Wall Street Journal speculates on who could be the news HP CEO. They say, it would be someone with an impressive resume, and lots of star power, in order to restore Wall Street faith in the company. Names being bandied about are Ed Zander of Motorola and Michael Capellas of Compaq among others. First of all, HP should stop listening to those idiots on Wall Street. Look at the carnage Wall Street backseat driving has done – AT&T, WorldCom, HP. The list is endless. They supported the HP-Compaq merger, and now that it did not work out well, then they turned on Carly. They had their chance back in the day, and they choose wrong. So no need to pay attention to these guys. (Think about this – a dumb journalist got it right, and these guys who get paid megamillions to manage money couldn’t see the obvious!)
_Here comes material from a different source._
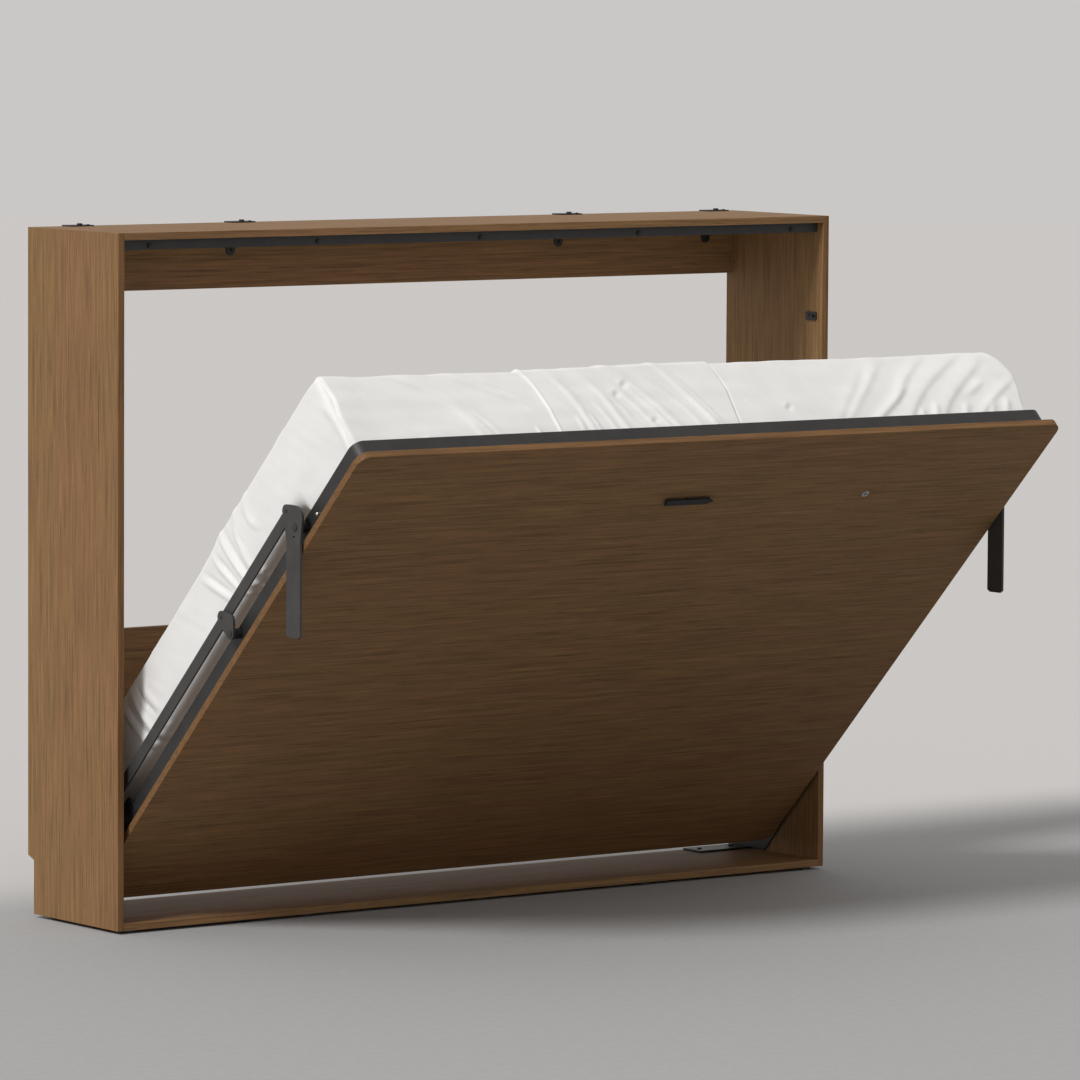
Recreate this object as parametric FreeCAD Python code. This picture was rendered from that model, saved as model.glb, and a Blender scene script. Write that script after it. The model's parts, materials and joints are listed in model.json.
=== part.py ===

Celebrity CEO – well no one has more star power than Carly. She made the front page of New York Times for god sake. Which other CEO makes that kind of news, unless they are involved in a massive scandal, ala Bernie Ebbers. What HP needs is a low-key geek, who can get things done. I am pretty sure there are tons of them around – folks who understand the uniqueness of HP, its engineering heritage, those who can focus on work not marketing messages and hour long videos.
I have two names – Vyomesh Joshi – who has done a spectacular job of making HP printer business a cash cow that helps feed the entire operation. “H-P would risk losing credibility by choosing an insider because this is a company that isn’t succeeding,” Steve Mader, a vice chairman of Cleveland recruiters Christian & Timbers tells WSJ. What a joke – the guy who is making more profits for the company is not good enough. Oh wait these jokers are the ones who brought Carly from Lucent to HP back in 1999. If they want a celebrity CEO, well how about Steven S Reinemund, chairman and CEO of Pepsi. He is kicking Coke’s butt. Long shot? How about bringing Lou Gerstner out of retirement?
Lou Gerstner was that name that came to me as well. He’s done it before and can do it again. In fact, his book ‘Who Says Elephants Can’t Dance?…’ is a great roadmap for fixing an ailing IT company, and it was a lot of tough stuff, and it is also instructive as to Lou’s attitude towards Wall Street during those days and after. I don’t know if Lou has the interest in this, but he is a great example to follow.